Receiver and Manager Can Co-Exist with a Liquidator

The Court of Appeal in Yayasan Bumiputera Sabah & Anor v Apoview Wood Products Sdn Bhd [2012] 7 CLJ 593 (see here for the Grounds of Judgment of the Court of Appeal) considered the issue of whether a receiver and manager (“R&M”) could continue with an action on behalf of a company when a winding up Order was granted and a Liquidator appointed. In this case, the action was in respect of machineries owned by the company.
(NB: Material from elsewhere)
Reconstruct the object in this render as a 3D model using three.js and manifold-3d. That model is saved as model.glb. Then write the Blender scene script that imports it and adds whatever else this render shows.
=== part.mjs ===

The Court of Appeal held that a winding up of a company after the appointment of the R&M only terminated the R&M’s personal powers but not his in rem power in that the R&M continues to retain possessory rights conferred by the Debenture to take custody and control of all assets charged under the Debenture, as well as the right to institute an action in the company’s name for the recovery of such charged assets. In this case, the machineries had been charged under the Debenture. The R&M’s right to the machineries therefore did not disappear when they were wrongfully disposed of to a third party.

The winding up of the company would only deprive the R&M of any power to carry on the business of the company as its agent so as to create debts as against its unencumbered assets.

Hence, the R&M and the court appointed liquidator in winding-up can exist side-by-side and each exercised separate duties and powers under the Companies Act 1965, in particular s. 236 and the Debenture.